Et pour contrer les tentatives américaines de faire évoluer les positions des pays africains sur la guerre en Ukraine, Lavrov a fustigé les «tactiques coloniales» soulignant que «l’Occident utilise les mêmes tactiques coloniales que par le passé pour exploiter les continents en développement».

Outre les questions géopolitiques, ce périple de Lavrov est aussi l’occasion de raffermir les relations commerciales avec l’Afrique pour atténuer les sanctions occidentales. A ce titre, et afin d’éviter les sanctions des Etats-Unis, la Russie a annoncé qu’elle envisage d’abandonner le dollar et l’euro dans ses échanges avec certains pays africains. C’est déjà le cas avec l’Egypte où les achats égyptiens peuvent se régler avec du rouble russe. Il en est de même dans les échanges entre la Russie avec la Chine et l’Inde. Outre l’Egypte, les principaux partenaires commerciaux de la Russie en Afrique sont l’Afrique du Sud, l’Algérie, le Soudan, l’Ethiopie et le Nigeria. Moscou poursuit ainsi sa politique de dédollarisation de ses échanges extérieurs pour contourner l’usage du dollar et l’interdiction d’accès à Swift par les banques russes.

Quant au périple de Janet Yellen, en charge des finances américaines, c’est une manière de montrer l’engagement des Etats-Unis à contribuer au financement des économie africaines, en respectant les engagements pris lors du sommet USA-Afrique, mais aussi en soulignant que la crise que traverse certains pays africains actuellement est causée par la Russie. Pour elle, l’invasion de l’Ukraine par la Russie «a poussé des millions d’Africaine dans la pauvreté et la faim». D’où l’intérêt des pays du continent de se ranger du côté de l’Ukraine.

Avant elle, le chef de la diplomatie américaine, Antony Blinken avait visité trois pays du continent en août 2022: Afrique du Sud, République démocratique du Congo et le Rwanda, lors de son second périple en Afrique après celui de 2021 qui l’avait mené au Kenya, au Nigeria et au Sénégal.

Et juste après le départ de Janet Yellen, l’ambassadrice des Etats-Unis aux Nations-Unis, Linda Thomas-Greenfield, a elle aussi entamé, le 25 janvier, un périple africain qui la mènera au Ghana, au Mozambique et au Kenya.

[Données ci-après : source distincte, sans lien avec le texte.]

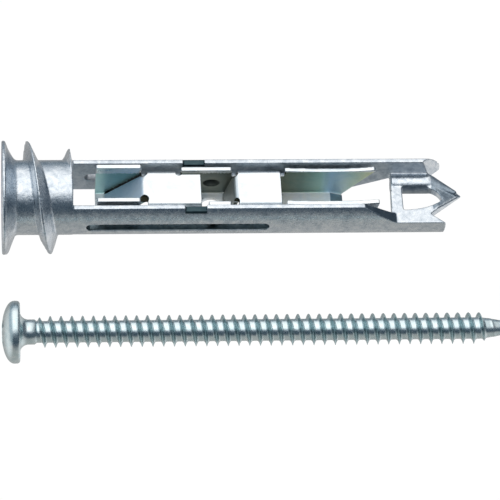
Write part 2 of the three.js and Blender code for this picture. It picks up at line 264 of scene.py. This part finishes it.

Ainsi, les Etats-Unis, après avoir longtemps snobé l’Afrique, notamment durant la présidence Trump, reviennent en force depuis le déclenchement de la guerre en Ukraine. Depuis Barack Obama, aucun président américain n’a foulé le sol africain. Ce qui ressemble à un manque de considération à l’égard du continent. Toutefois, pour contrer l’influence grandissante de la Chine et de la Russie en Afrique, le président américain Biden a lui-même annoncé qu’il se rendrait avant la fin 2023 en Afrique.

L’Europe, un peu à la traîne essaye de s’accrocher au ballet diplomatique à marches forcées imposé par les deux puissances. Ainsi, le Haut représentant de l’Union européenne pour les Affaires étrangères Josep Borrel va effectuer une visite en Afrique du Sud et au Botswana du 26 au 29 janvier courant.

Bref, à travers ces périples, on note que l’Afrique est redevenu le terrain de bataille diplomatique entre les grandes puissances. Une situation qui rappelle grandement celle qui a prévalu lors de la «guerre froide» entre l’Est et l’Ouest. Chacun essaye de compter sur ses fidèles amis. Et là aussi, les lignes ont peu évoluer depuis la chute du mur de Berlin. En effet, la Russie compte encore des «amis» fidèles au niveau du continent, notamment en Afrique australe, mais aussi chez ceux qui avaient plus ou moins adopté l’idéologie «socialiste» ou nationaliste (Ethiopie, Algérie, Egypte…).

S’il y a un autre constat à faire sur ces périples, c’est que le seul pays africain visité par Lavrov et Yellen est l’Afrique du Sud. Un pays stratégique qui ne semble point fléchir sur sa position de neutralité vis-à-vis de la guerre Russie-Ukraine, malgré les fortes pressions américaines et européennes. A cela plusieurs raisons. D’abord, il y a les raisons historiques. Au temps de l’apartheid, la Russie a été un soutien indéfectible à l’ANC et aux pays de la ligne de front (Angola, Mozambique, Namibie…). Ensuite, la Russie et l’Afrique du Sud sont membres des Brics. Enfiun, les deux pays sont d’importants partenaires commerciaux.

Des relations qui font que l’Afrique du Sud n’a jamais voulu se départir de sa position de «neutralité» au sujet de la guerre Russie-Ukraine. Mieux, en marge de la visite du ministre russe des Affaires étrangères, la cheffe de la diplomatie sud-africaine n’a pas hésité à qualifier la Russie d’«amie» avant de saluer «une rencontre des plus agréables» avec un «partenaire précieux». Une manière de tordre le cou à ceux qui espéraient un fléchissement de la position sud-africaine. D’ailleurs, pour montrer clairement son indépendance, l’Afrique du Sud va accueillir, du 17 au 27 février prochain, des manœuvres navales avec la Russie et la Chine, reflétant «une volonté de développer la coopération militaire», selon Lavrov. Dans le contexte actuel de guerre Russie-Ukraine et de tensions Chine-USA, il fallait oser entreprendre de telles initiatives.

Une chose est sûre, contrairement à la période de la première «guerre froide», les pays africains sont désormais plus favorables à la diversification des partenaires économiques qu’à l’alignement derrière une puissance, quel que soit son poids.